Z wystawy księgarni Mole Mole, największej stacjonarnej księgarni w mieście, zniknęły książki. W środku też jest pusto – wszystko spakowano w kartony, zdemontowano większość regałów.
Gdy dzwonimy do księgarni pod numer, na który kontaktowaliśmy się przygotowując nasz comiesięczny ranking najlepiej sprzedających się książek w mieście, nikt już dziś nie odpowiada. Z kolei na stronie internetowej sieci Mole Mole nie ma podanego numeru telefonu. Nie mieliśmy więc komu zadać pytania czy to likwidacja sklepu, czy np. remont pomieszczeń.
Jednak okazuje się, że sieć Mole Mole, która należy do popularnego Empiku i miała na początku tego roku ponad 30 księgarń w całym kraju, znika z rynku. Wirtualny Wydawca (wirtualnywydawca.pl) dotarł do informacji, że Empik zamyka ten projekt.
-Podjęliśmy decyzję o zamknięciu projektu sieci księgarni stacjonarnych Mole Mole. Był to projekt rozwijający się, ale w obecnych realiach nie widzimy potencjału do dalszego prowadzenia i rozwoju tego formatu, skomentowali przedstawiciele sieci. – mówią cytowani przez WW przedstawiciele sieci Mole Mole.
Nie wiemy co będzie w tym miejscu.
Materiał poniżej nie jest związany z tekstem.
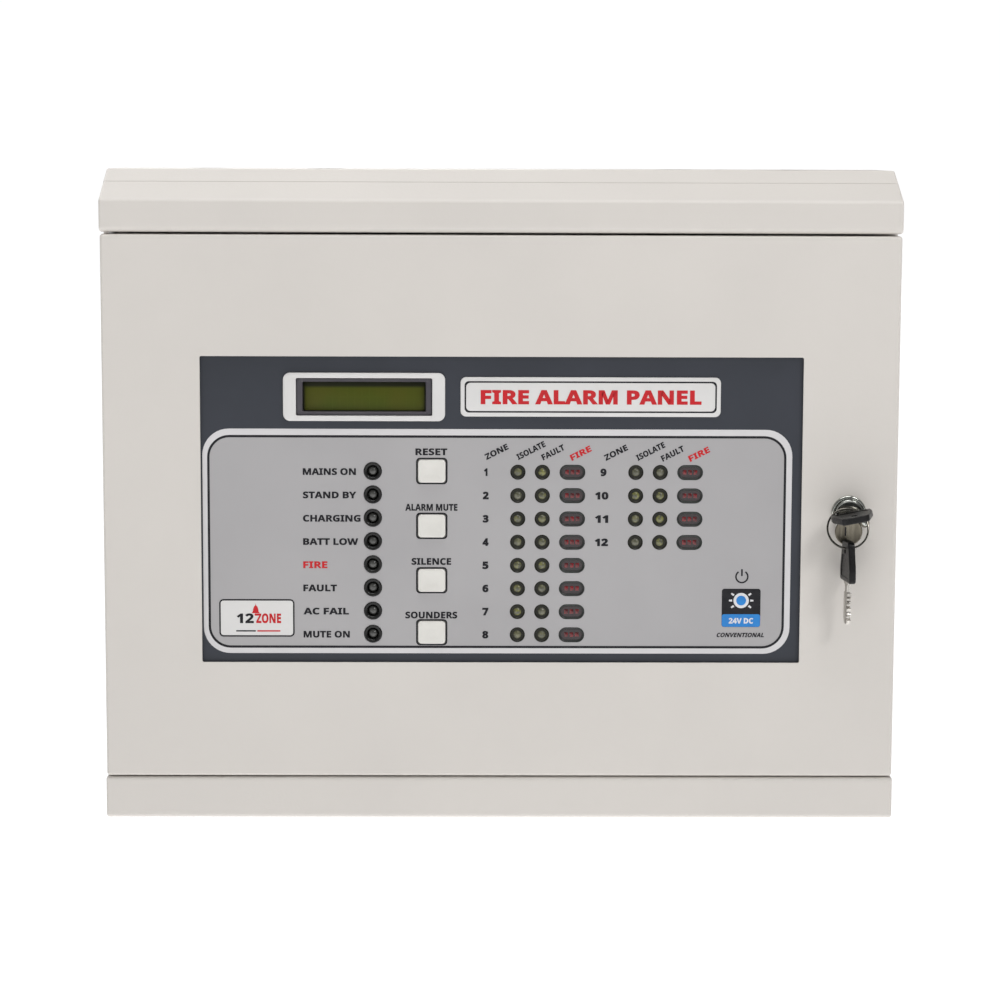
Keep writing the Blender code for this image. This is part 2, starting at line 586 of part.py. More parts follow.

Przypomnijmy tylko, że księgarnia pod tym adresem była od przysłowiowego „zawsze”. Gdy w 2017 roku zamknięto poprzednią księgarnię i jeszcze na chwilę przed tym, zanim wprowadziło się tu Mole Mole, pisaliśmy:
„Budynek, w którym do niedawna czynna była księgarnia powstał na przełomie lat 50. i 60. ubiegłego wieku. Od początku w jednym z lokali na parterze mieścił się „Dom Książki”. Został otwarty w 1960 roku co oznacza, że książki kupowaliśmy tu od 57 lat!
Co ciekawe, w 1962 roku z okazji Dni Budowlanych ogłoszono konkurs na najbardziej udany i najładniejszy budynek w mieście. Tytuł Mister zdobył właśnie blok przy ul. Walki Młodych 31-33 gdzie znajduje się, a raczej znajdowała się księgarnia.”